### [DATA BLOCK]
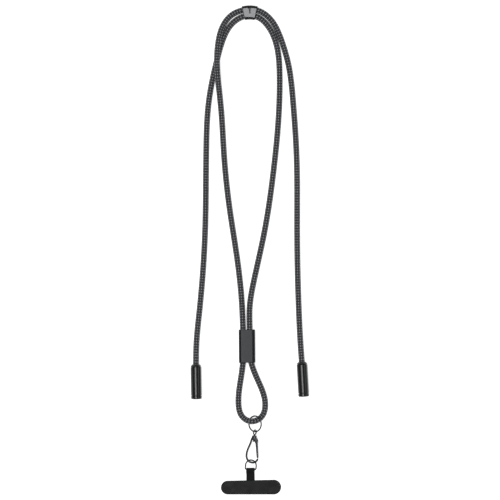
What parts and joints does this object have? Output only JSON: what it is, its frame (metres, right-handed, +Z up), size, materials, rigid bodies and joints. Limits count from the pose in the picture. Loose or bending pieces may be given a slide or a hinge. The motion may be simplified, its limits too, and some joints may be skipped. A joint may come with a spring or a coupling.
{
  "type": "charging cable lanyard",
  "caption": "Phone lanyard made of one long braided charging cable with two covered plugs, a neck clip, a slider, and a snap hook that holds a phone tether pad.",
  "frame": {"origin": "on the surface that the lanyard lies on, under the middle of the clip-to-pad and cover-to-cover extent", "axes": "+Y from the tether pad up to the neck clip, +X to the right seen from above, +Z up from the surface"},
  "size_m": [0.1184, 0.4886, 0.0122],
  "materials": {
    "charcoal_braid": "woven charcoal braid",
    "clip_gloss_black": "polished",
    "gunmetal_satin": "satin gunmetal plating",
    "plug_black": "satin",
    "cover_gloss_black": "high gloss",
    "ring_gunmetal": "polished gunmetal plating",
    "hook_gunmetal": "polished gunmetal plating",
    "black_webbing": "matte webbing",
    "matte_black_rubber": "matte"
  },
  "bodies": {
    "cable_and_ring": {"braided_cable": "charcoal_braid", "neck_clip": "clip_gloss_black", "slider_sleeve": "gunmetal_satin", "left_plug": "plug_black", "right_plug": "plug_black", "loop_ring": "ring_gunmetal", "swivel_eye": "hook_gunmetal"},
    "hook": {"hook_body": "hook_gunmetal", "d_ring": "hook_gunmetal", "tab_strap": "black_webbing", "tether_pad": "matte_black_rubber"},
    "gate": {"hook_gate": "hook_gunmetal"},
    "left_cover_body": {"left_cover": "cover_gloss_black"},
    "right_cover_body": {"right_cover": "cover_gloss_black"}
  },
  "joints": [
    {"name": "hook_swivel", "type": "hinge", "parent": "cable_and_ring", "child": "hook", "pos_m": [0.005, -0.1818, 0.0055], "axis": [0.0955, 0.9911, 0.0923], "continuous": true},
    {"name": "gate_hinge", "type": "hinge", "parent": "hook", "child": "gate", "pos_m": [0.00677, -0.19153, 0.00519], "axis": [0.2156, 0.0699, -0.974], "range_deg": [0, 28], "stiffness_Nm_per_rad": 0.005, "springref_deg": -20.05},
    {"name": "left_cover_slide", "type": "slide", "parent": "cable_and_ring", "child": "left_cover_body", "axis": [0.0168, -0.9999, 0], "range_m": [0, 0.026]},
    {"name": "right_cover_slide", "type": "slide", "parent": "cable_and_ring", "child": "right_cover_body", "axis": [0.0558, -0.9984, 0], "range_m": [0, 0.026]}
  ]
}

### [TASK STATEMENT]
Write out all the data again, exactly as it appears.

### [ANSWER IN FULL]
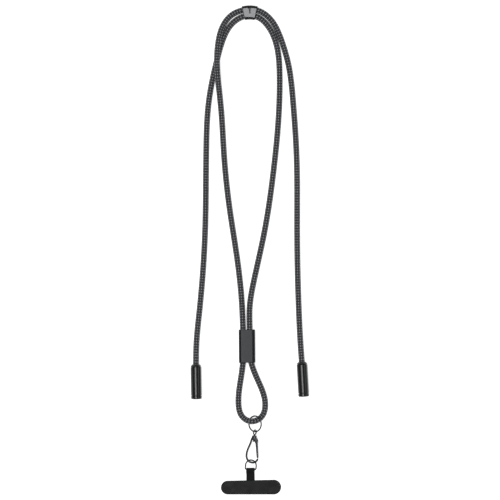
What parts and joints does this object have? Output only JSON: what it is, its frame (metres, right-handed, +Z up), size, materials, rigid bodies and joints. Limits count from the pose in the picture. Loose or bending pieces may be given a slide or a hinge. The motion may be simplified, its limits too, and some joints may be skipped. A joint may come with a spring or a coupling.
{
  "type": "charging cable lanyard",
  "caption": "Phone lanyard made of one long braided charging cable with two covered plugs, a neck clip, a slider, and a snap hook that holds a phone tether pad.",
  "frame": {"origin": "on the surface that the lanyard lies on, under the middle of the clip-to-pad and cover-to-cover extent", "axes": "+Y from the tether pad up to the neck clip, +X to the right seen from above, +Z up from the surface"},
  "size_m": [0.1184, 0.4886, 0.0122],
  "materials": {
    "charcoal_braid": "woven charcoal braid",
    "clip_gloss_black": "polished",
    "gunmetal_satin": "satin gunmetal plating",
    "plug_black": "satin",
    "cover_gloss_black": "high gloss",
    "ring_gunmetal": "polished gunmetal plating",
    "hook_gunmetal": "polished gunmetal plating",
    "black_webbing": "matte webbing",
    "matte_black_rubber": "matte"
  },
  "bodies": {
    "cable_and_ring": {"braided_cable": "charcoal_braid", "neck_clip": "clip_gloss_black", "slider_sleeve": "gunmetal_satin", "left_plug": "plug_black", "right_plug": "plug_black", "loop_ring": "ring_gunmetal", "swivel_eye": "hook_gunmetal"},
    "hook": {"hook_body": "hook_gunmetal", "d_ring": "hook_gunmetal", "tab_strap": "black_webbing", "tether_pad": "matte_black_rubber"},
    "gate": {"hook_gate": "hook_gunmetal"},
    "left_cover_body": {"left_cover": "cover_gloss_black"},
    "right_cover_body": {"right_cover": "cover_gloss_black"}
  },
  "joints": [
    {"name": "hook_swivel", "type": "hinge", "parent": "cable_and_ring", "child": "hook", "pos_m": [0.005, -0.1818, 0.0055], "axis": [0.0955, 0.9911, 0.0923], "continuous": true},
    {"name": "gate_hinge", "type": "hinge", "parent": "hook", "child": "gate", "pos_m": [0.00677, -0.19153, 0.00519], "axis": [0.2156, 0.0699, -0.974], "range_deg": [0, 28], "stiffness_Nm_per_rad": 0.005, "springref_deg": -20.05},
    {"name": "left_cover_slide", "type": "slide", "parent": "cable_and_ring", "child": "left_cover_body", "axis": [0.0168, -0.9999, 0], "range_m": [0, 0.026]},
    {"name": "right_cover_slide", "type": "slide", "parent": "cable_and_ring", "child": "right_cover_body", "axis": [0.0558, -0.9984, 0], "range_m": [0, 0.026]}
  ]
}